NOV 2 - RUSTY HATCHELL

PhD Candidate will present portions of his dissertation.

NOV 16 - ADRIEN SEBRO

Faculty book talk, followed by reception

Adrien Sebro, Assistant Professor, Department of Radio-Television-Film, The University of Texas at Austin, will give a talk on his new book. Please join us for a reception after the talk.
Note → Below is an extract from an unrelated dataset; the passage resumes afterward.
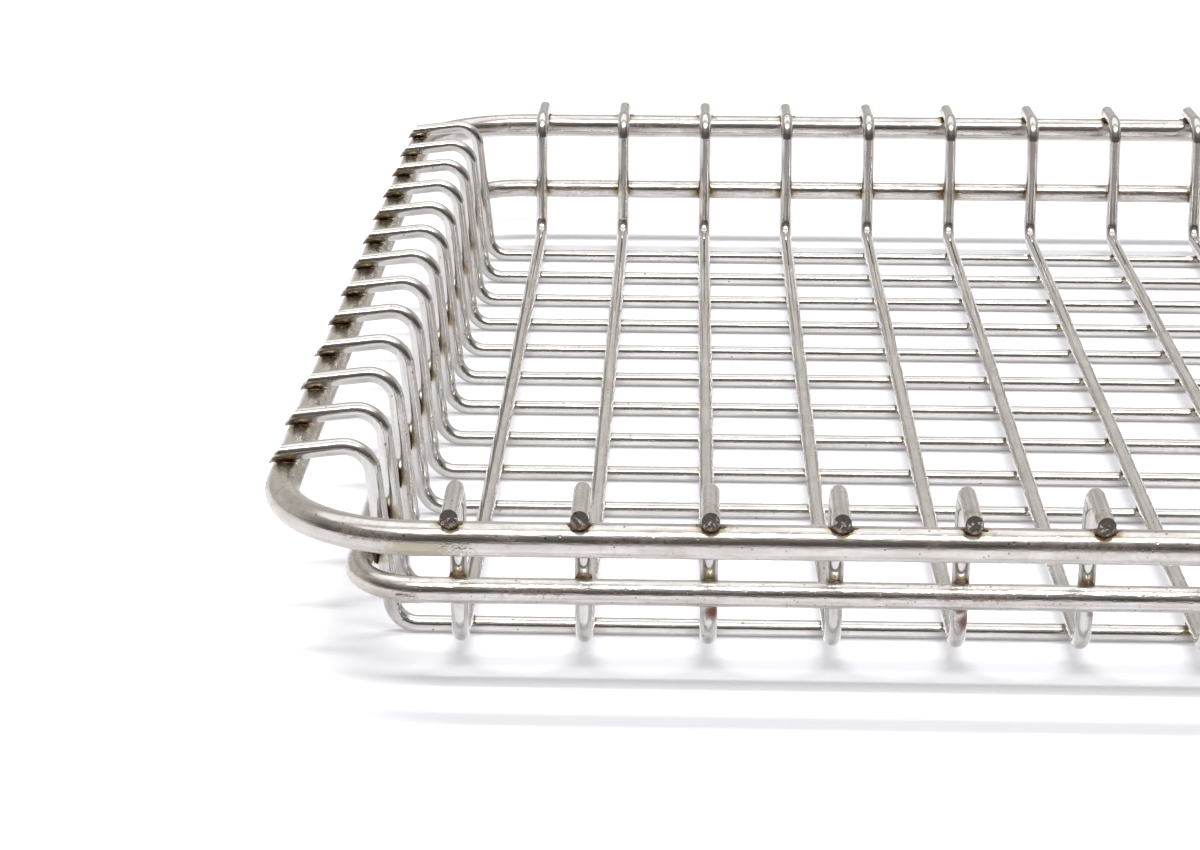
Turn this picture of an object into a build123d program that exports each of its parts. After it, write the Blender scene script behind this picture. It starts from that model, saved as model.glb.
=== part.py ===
# Wire sterilization tray: a shallow basket of welded stainless wire.
# +X runs along the long side, +Y from the front to the back, +Z up.
# The origin is the middle of the tray on the surface that it stands on. All lengths are mm.
# Row wires run side to side and lie lowest. Column wires run front to back and lie on them.
# Both rise at their ends into the walls and turn out over the rim rod.
from build123d import *
import os
from math import cos, radians, tan

# Stock that the tray is made of
wire_dia = 1.8            # mesh wires, rows and columns
belt_dia = 2.7            # rod round the outside of the walls
rim_dia = 3.5             # rod under the turned out wire ends

# Mesh
column_count = 21         # wires that run front to back
column_pitch = 12.7
row_count = 13            # wires that run side to side
row_pitch = 12.8
front_row_floor = 2.2     # the front row wire's floor lies this much nearer to its neighbour
front_row_flange = 0.6    # and its turned out ends this much, so that its walls lean

# Walls, the same for rows and columns
side_margin = 7.6         # outermost column wire to the foot of a side wall
end_margin = 6.4          # outermost row wire to the foot of the front or back wall
wall_draft = 6.0          # degrees that a wall leans outward
foot_bend = 2.8           # bend radii, on the wire's centre line
top_bend = 3.0
flange_reach = 8.7        # top corner of a wall to the rim rod's centre line
row_droop = 7.0           # degrees that the turned out ends fall towards the rim
column_droop = 1.5
row_overhang = 1.0        # rim rod's centre line to the middle of the cut end
column_overhang = 1.6
row_shear = 36.0          # degrees that the cut face leans back
column_shear = 12.0

# Rods
rim_height = 17.7         # centre line over the standing surface
rim_corner = 15.7         # corner radii, on the rods' centre lines
belt_height = 9.3
belt_corner = 7.2

# Pieces that are welded together stop this far apart, so that no two solids overlap
weld_gap = 0.02

draft_slope = tan(radians(wall_draft))

# Layers
row_floor = wire_dia / 2
column_floor = row_floor + wire_dia + weld_gap


def wall_at(foot, floor, height):
    """Distance from the middle to a wall wire's centre line at a height."""
    return foot + (height - floor) * draft_slope


def wall_top(droop):
    """Height where a wall's line meets the line of the flange, which rests on the rim rod."""
    seat = ((rim_dia + wire_dia) / 2 + weld_gap) / cos(radians(droop))
    return rim_height + seat + flange_reach * tan(radians(droop))


# Half lengths from the middle of the tray to the foot corners of the walls
column_span = (column_count - 1) * column_pitch / 2
row_span = (row_count - 1) * row_pitch / 2
side_foot = column_span + side_margin
end_foot = row_span + end_margin

# Rim rod and belt rod, half sizes of their centre lines
rim_half_x = wall_at(side_foot, row_floor, wall_top(row_droop)) + flange_reach
rim_half_y = wall_at(end_foot, column_floor, wall_top(column_droop)) + flange_reach
belt_seat = ((belt_dia + wire_dia) / 2 + weld_gap) / cos(radians(wall_draft))
belt_half_x = wall_at(side_foot, row_floor, belt_height) + belt_seat
belt_half_y = wall_at(end_foot, column_floor, belt_height) + belt_seat


def hat_wire(foot, floor, droop, overhang, shear, floor_shift=0.0, flange_shift=0.0):
    """One mesh wire along X: flange, wall, floor, wall, flange, with both ends sheared."""
    peak = wall_top(droop)
    top = wall_at(foot, floor, peak)
    end = top + flange_reach + overhang
    fall = tan(radians(droop))
    spare = wire_dia
    tip = peak - (end + spare - top) * fall
    half = [(end + spare, flange_shift, tip), (top, flange_shift, peak), (foot, floor_shift, floor)]
    points = half + [(-x, y, z) for x, y, z in reversed(half)]
    path = FilletPolyline(*points, radius=[top_bend, foot_bend, foot_bend, top_bend])
    section = Plane(origin=path @ 0, z_dir=path % 0) * Circle(wire_dia / 2)
    wire = sweep(section, path=path)
    for side in (1, -1):
        waste = Rotation(0, -side * shear, 0) * Box(4 * wire_dia, 4 * wire_dia, 6 * wire_dia)
        centre = end + 2 * wire_dia / cos(radians(shear))
        wire -= Pos(side * centre, flange_shift, peak - (end - top) * fall) * waste
    return wire


def closed_rod(half_x, half_y, corner, dia, height):
    """A rod bent into a closed rectangle with round corners."""
    outline = RectangleRounded(2 * half_x, 2 * half_y, corner).wire()
    path = outline.moved(Location((0, 0, height)))
    section = Plane(origin=path @ 0, z_dir=path % 0) * Circle(dia / 2)
    return sweep(section, path=path)


nodes = {}
nodes["rim_rod"] = closed_rod(rim_half_x, rim_half_y, rim_corner, rim_dia, rim_height)
nodes["belt_rod"] = closed_rod(belt_half_x, belt_half_y, belt_corner, belt_dia, belt_height)

row_shape = (side_foot, row_floor, row_droop, row_overhang, row_shear)
front_row = hat_wire(*row_shape, front_row_floor, front_row_flange)
plain_row = hat_wire(*row_shape)
for number in range(row_count):
    wire = plain_row if number else front_row
    nodes[f"row_wire_{number + 1:02d}"] = Pos(0, number * row_pitch - row_span, 0) * wire

column_shape = (end_foot, column_floor, column_droop, column_overhang, column_shear)
column_wire = Rotation(0, 0, 90) * hat_wire(*column_shape)
for number in range(column_count):
    place = Pos(number * column_pitch - column_span, 0, 0)
    nodes[f"column_wire_{number + 1:02d}"] = place * column_wire

os.makedirs("parts", exist_ok=True)
for name, piece in nodes.items():
    piece.label = name
    export_step(piece, f"parts/{name}.step")

print("rim rod outside", round(2 * rim_half_x + rim_dia, 2), round(2 * rim_half_y + rim_dia, 2))
print("belt rod outside", round(2 * belt_half_x + belt_dia, 2), round(2 * belt_half_y + belt_dia, 2))
print("top corners", round(wall_top(row_droop), 2), round(wall_top(column_droop), 2), "nodes", len(nodes))
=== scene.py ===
import random
from math import cos, pi, radians, sin, tan

import bmesh
import bpy
from mathutils import Matrix, Vector, noise


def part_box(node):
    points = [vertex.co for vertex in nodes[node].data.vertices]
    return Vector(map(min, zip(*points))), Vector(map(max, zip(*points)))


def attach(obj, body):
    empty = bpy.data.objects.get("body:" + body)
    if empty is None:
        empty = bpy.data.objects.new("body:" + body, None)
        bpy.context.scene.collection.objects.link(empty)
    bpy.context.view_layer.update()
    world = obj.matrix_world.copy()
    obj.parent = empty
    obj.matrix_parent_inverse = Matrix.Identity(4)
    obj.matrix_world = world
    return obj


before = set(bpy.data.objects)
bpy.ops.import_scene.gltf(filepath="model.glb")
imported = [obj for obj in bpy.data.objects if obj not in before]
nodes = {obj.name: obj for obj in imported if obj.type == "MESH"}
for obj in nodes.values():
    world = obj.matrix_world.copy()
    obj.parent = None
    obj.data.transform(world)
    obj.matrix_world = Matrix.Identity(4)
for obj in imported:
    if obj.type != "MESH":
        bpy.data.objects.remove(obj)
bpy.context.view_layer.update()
mm = 0.001
print("frame loaded with", len(nodes), "nodes")


# Places, read from the frame

def rodSizes(node):
    low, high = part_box(node)
    radius = (high.z - low.z) / 2
    return {"radius": radius, "height": (low.z + high.z) / 2,
            "halfX": high.x - radius, "halfY": high.y - radius}


rim = rodSizes("rim_rod")
belt = rodSizes("belt_rod")
columnNames = sorted(name for name in nodes if name.startswith("column_wire"))
rowNames = sorted(name for name in nodes if name.startswith("row_wire"))
columnLow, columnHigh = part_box(columnNames[0])
wireRadius = (columnHigh.x - columnLow.x) / 2
columnFloor = columnLow.z + wireRadius
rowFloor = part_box(rowNames[0])[0].z + wireRadius
columnX = [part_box(name)[0].x + wireRadius for name in columnNames]
rowFlangeY = [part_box(name)[0].y + wireRadius for name in rowNames]   # a leaning row's ends and floor differ
rowFloorY = [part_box(name)[1].y - wireRadius for name in rowNames]
columnPitch = columnX[1] - columnX[0]
rowPitch = rowFloorY[2] - rowFloorY[1]

bends = {                     # what the boxes don't tell, the same as in the solids
    "wallDraft": radians(6),
    "rowDroop": radians(7),
    "columnDroop": radians(1.5),
    "rowShear": radians(36),
    "columnShear": radians(12),
    "rimCorner": 15.7 * mm,
    "beltCorner": 7.2 * mm,
}
beltSeat = (belt["radius"] + wireRadius) / cos(bends["wallDraft"])


def wallAt(half, height):
    # Middle of the tray to a wall wire's centre line
    return half - beltSeat + (height - belt["height"]) * tan(bends["wallDraft"])


def flangeAt(out, half, droop):
    # Height of a turned out end's centre line
    return rim["height"] + (rim["radius"] + wireRadius) / cos(droop) - (out - half) * tan(droop)


# Small tools for objects

mergeDistance = 0.002 * mm


def addObject(name, data):
    added = bpy.data.objects.new(name, data)
    bpy.context.scene.collection.objects.link(added)
    return added


def meshFrom(bm, name, material):
    mesh = bpy.data.meshes.new(name)
    bm.to_mesh(mesh)
    bm.free()
    mesh.materials.append(material)
    return mesh


def finishPiece(bm, name, material):
    bmesh.ops.remove_doubles(bm, verts=bm.verts, dist=mergeDistance)
    bmesh.ops.recalc_face_normals(bm, faces=bm.faces)
    for face in bm.faces:
        face.smooth = True
    piece = addObject(name, meshFrom(bm, name, material))
    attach(piece, "root")
    print(name, len(piece.data.polygons), "faces")


def axesFrom(out, up):
    # Turns local x to the side, y up the face and z out of it
    side = up.cross(out).normalized()
    return Matrix((side, out.cross(side).normalized(), out.normalized())).transposed()


# Small tools for shader nodes

def put(tree, socket, value):
    if isinstance(value, bpy.types.NodeSocket):
        tree.links.new(value, socket)
    else:
        socket.default_value = value


def calc(tree, operation, *values, clamp=False):
    node = tree.nodes.new("ShaderNodeMath")
    node.operation = operation
    node.use_clamp = clamp
    for socket, value in zip(node.inputs, values):
        put(tree, socket, value)
    return node.outputs[0]


def plus(tree, total, *values):
    for value in values:
        total = calc(tree, "ADD", total, value)
    return total


def minus(tree, first, second):
    return calc(tree, "SUBTRACT", first, second)


def times(tree, total, *values):
    for value in values:
        total = calc(tree, "MULTIPLY", total, value)
    return total


def spread(tree, value, width, start):
    # A value from 0 to 1 made to run from the start over the width
    return calc(tree, "MULTIPLY_ADD", value, width, start)


def vectorCalc(tree, operation, *values):
    node = tree.nodes.new("ShaderNodeVectorMath")
    node.operation = operation
    for socket, value in zip(node.inputs, values):
        put(tree, socket, value)
    return node.outputs["Value" if operation in ("DOT_PRODUCT", "LENGTH") else "Vector"]


def ease(tree, value, start, end, low=0.0, high=1.0):
    node = tree.nodes.new("ShaderNodeMapRange")
    node.interpolation_type = "SMOOTHSTEP"
    for socket, given in zip(node.inputs, (value, start, end, low, high)):
        put(tree, socket, given)
    return node.outputs[0]


def blendColour(tree, share, first, second):
    node = tree.nodes.new("ShaderNodeMix")
    node.data_type = "RGBA"
    put(tree, node.inputs["Factor"], share)
    for socket, colour in zip(node.inputs[6:8], (first, second)):
        put(tree, socket, (*colour, 1) if isinstance(colour, tuple) else colour)
    return node.outputs[2]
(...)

“Scratchin’ and Survivin’: Hustle Economics and the Black Sitcoms of Tandem Productions”

Book Abstract:
Scratchin’ and Survivin’: Hustle Economics and the Black Sitcoms of Tandem Productions is a production history and study of Black labor in the Black sitcoms of Tandem Productions; Sanford and Son (1972-1977), Good Times (1974-1979), and The Jeffersons (1975-1985). These sitcoms challenged subjective producers’ control of 1970s television. Focusing on these Black sitcoms, Scratchin’ and Survivin’ engages the intersections of performance, production, politics, and reception to consider how this array of Black sitcoms intervened in both the history of television and in a re-articulation of Black identity in the early 1970s. With close attention to race, socioeconomics, gender, and politics, the sitcoms of Tandem had their own distinct style in depicting Black American life on screen. What is rarely discussed in the history Tandem is the Black artists (actors, writers, assistants, etc.) and the “hustle economics” they engaged in while becoming television auteurs within a space that wasn’t built for them. “Hustle economics” exists as a negotiation of Black labor in front of and behind the screen. Indeed, the production of these sitcoms called for various forms of creative agency and labor resilience that transformed the television industry, and Scratchin’ and Survivin’ brings attention to the Black artists who were a part of these transformative acts.

Spring 2024

JAN 25 - ASH d'HARCOURT

PhD Candidate research presentation.

FEB 22 - LUIS RIVERA-FIGUEROA

PhD Candidate research presentation.

MAR 7- MAGGIE STEINHAUER

PhD Candidate research presentation.